When to look at which

You are about to	Open this
Demo Sagewai to a non-engineer (CEO, customer, all-hands)	Mission-control HUD
Investigate a slow request or a 5xx spike	Grafana Dashboard
Check whether a specific project's run is making progress	Mission-control HUD — switch the project bar
Build an alerting rule for production	Grafana Dashboard — copy the panel's PromQL
Audit which routes are getting hammered	Grafana Dashboard — Request Rate by Route panel
Watch a Fleet under load (Example 40)	Both — HUD for the picture, Grafana for the numbers

Bring your own observability stack

The compose stack is a complete batteries-included setup, but most teams already pay for Datadog, Grafana Cloud, or run their own Prometheus/Loki. The OTel collector is the only fixed seam — point your existing endpoint at the http_server_* metrics it exposes on :8889 and the dashboards work unchanged. The provisioning files in observability/grafana/ are runnable locally and copy-pastable into Grafana Cloud's import flow.

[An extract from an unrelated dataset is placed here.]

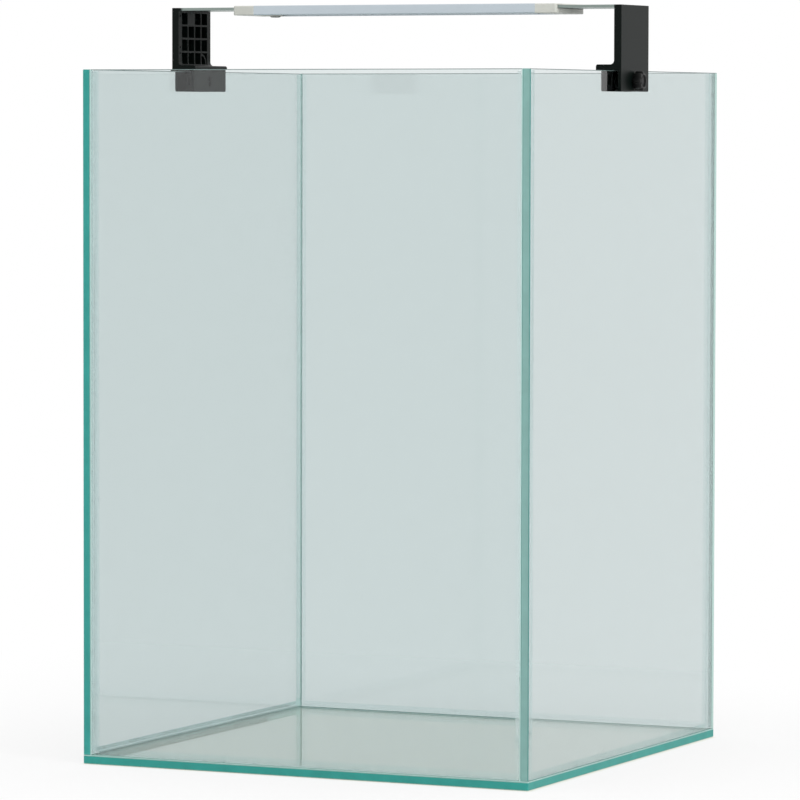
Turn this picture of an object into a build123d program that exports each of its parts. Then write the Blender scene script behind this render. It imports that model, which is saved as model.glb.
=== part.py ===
from build123d import *
import math
import os

# Column aquarium with a clip-on lamp. Millimetres, +Z up, the front of the tank faces -Y.
# The origin is on the ground at the middle of the tank's footprint.

# Tank
tank_width = 350.0
tank_depth = 350.0
tank_height = 500.0
glass_thickness = 6.0
glass_arris = 0.5
bond_thickness = 0.5
bead_radius = 7.0
bead_relief = 0.15
bead_below_rim = 1.0

# Bracket that straddles the rim of a side wall
bracket_width = 52.0
bracket_thickness = 5.5
bracket_skin = 1.5
clip_depth = 15.0
clip_outer_plate = 2.3
clip_inner_plate = 2.4
clip_slot = 14.8
rim_gap = 0.3
bridge_thickness = 4.0
bridge_fillet = 3.0
bridge_nose_round = 1.5
clip_corner_round = 1.5
bracket_edge_round = 0.5
rib_thickness = 1.3
rib_rows = 4
rib_columns = 4
rib_side_margin = 5.5
rib_bottom_margin = 1.2
head_plate = 1.6
curved_rib_radius = 8.0
pin_hole_radius = 0.8
pin_hole_depth = 2.5
pin_hole_inset = 2.7
pin_hole_heights = (13.5, 18.0, 41.0)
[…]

There is no Sagewai-hosted observability tier. Your telemetry never leaves your infrastructure unless you explicitly route it somewhere.

Anti-patterns

Treating the HUD as the alerting surface. The HUD is a live picture; it has no history, no PromQL, no alerts. Use Grafana for "wake me up at 3am" rules.
Treating Grafana as the demo surface. Grafana is honest but not photogenic. Don't try to win a CEO with a panel of timeseries charts; that's what the HUD is for.
Wiring custom metrics to a sidecar Prometheus. The OTel collector is the seam. New metrics should be emitted via OTLP and picked up by the existing pipeline, not exported on a side channel that the dashboards don't see.
Using prometheusremotewrite to ship to VictoriaMetrics. Known footgun — silently drops histograms and counters. The shipped pipeline uses the Prometheus exporter on :8889 + VM scraping, not remote-write. Don't change this without reading the comment in observability/otel-collector/config.yaml.